◆ **Problem description**
Beginning with the first line below, please repeat the material exactly, ending with the line that includes "belly_lift = 4; // [2:0.5:8]".

++++ Recorded data

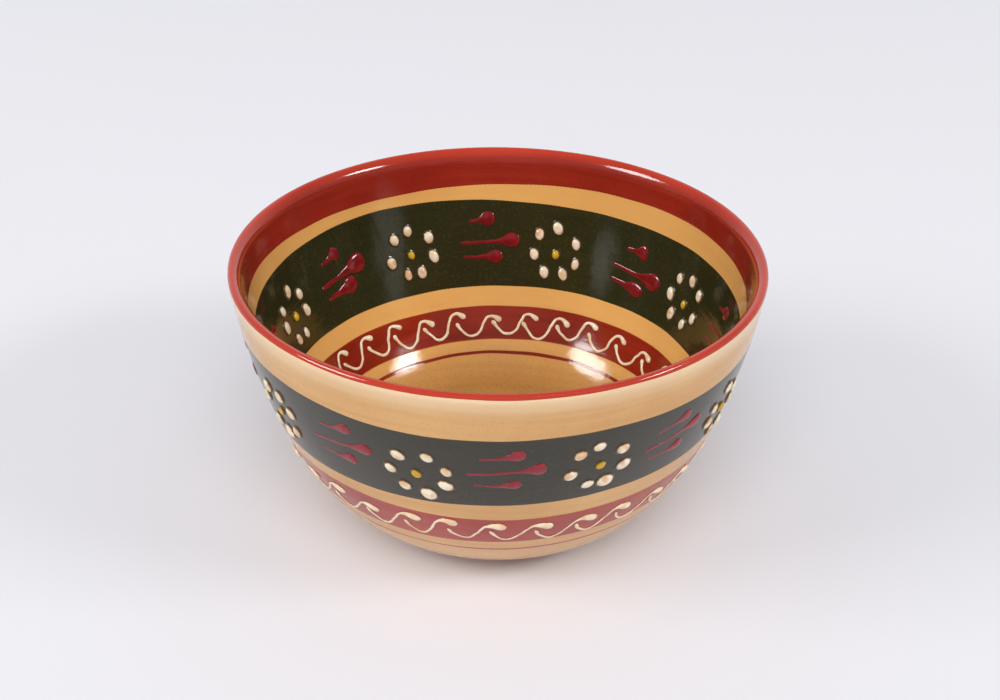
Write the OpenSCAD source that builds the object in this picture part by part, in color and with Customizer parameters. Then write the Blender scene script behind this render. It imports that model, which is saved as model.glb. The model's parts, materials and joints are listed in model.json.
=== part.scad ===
// Thrown earthenware bowl with painted slip bands and raised slip-trailed flowers, sprigs and scrolls.
// Z = 0 is the resting face of the foot and the bowl turns about the Z axis.

/* [Bowl] */
// Diameter across the outside of the lip
rim_d = 160; // [125:1:200]
// Height from the resting face to the top of the lip
bowl_h = 86; // [68:1:104]
// Wall thickness at the lip, slips included
wall_lip = 3.8; // [3:0.1:6]
// Wall thickness at the floor, slips included
wall_floor = 6; // [4.5:0.1:9]
// Lean of the wall just under the lip, in degrees from upright
lip_lean = 8; // [4:1:14]
// Straightness of the wall under the lip, in percent of the height
shoulder = 10; // [5:1:16]
// Fullness of the belly, in percent of the lip radius
belly = 85; // [76:1:92]
// Roundness of the underside, in millimetres above the foot
belly_lift = 4; // [2:0.5:8]

/* [Foot] */
// Outside diameter of the turned foot ring
foot_d = 76; // [60:1:92]
// Width of the foot ring on its resting face
foot_w = 6; // [4:0.5:10]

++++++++

◆ **Result of the exercise**
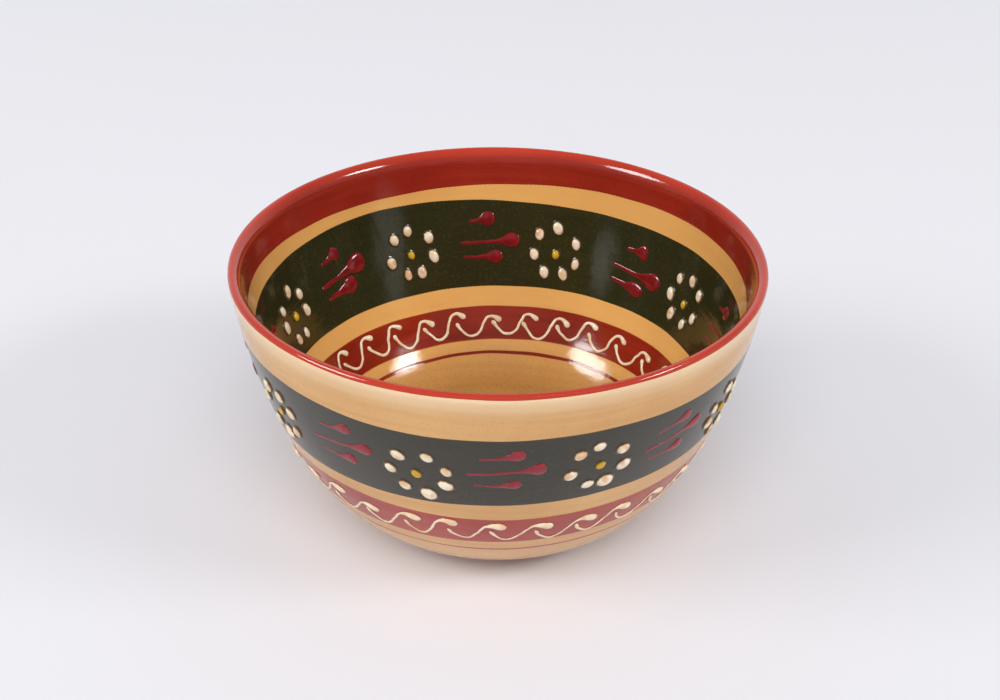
Write the OpenSCAD source that builds the object in this picture part by part, in color and with Customizer parameters. Then write the Blender scene script behind this render. It imports that model, which is saved as model.glb. The model's parts, materials and joints are listed in model.json.
=== part.scad ===
// Thrown earthenware bowl with painted slip bands and raised slip-trailed flowers, sprigs and scrolls.
// Z = 0 is the resting face of the foot and the bowl turns about the Z axis.

/* [Bowl] */
// Diameter across the outside of the lip
rim_d = 160; // [125:1:200]
// Height from the resting face to the top of the lip
bowl_h = 86; // [68:1:104]
// Wall thickness at the lip, slips included
wall_lip = 3.8; // [3:0.1:6]
// Wall thickness at the floor, slips included
wall_floor = 6; // [4.5:0.1:9]
// Lean of the wall just under the lip, in degrees from upright
lip_lean = 8; // [4:1:14]
// Straightness of the wall under the lip, in percent of the height
shoulder = 10; // [5:1:16]
// Fullness of the belly, in percent of the lip radius
belly = 85; // [76:1:92]
// Roundness of the underside, in millimetres above the foot
belly_lift = 4; // [2:0.5:8]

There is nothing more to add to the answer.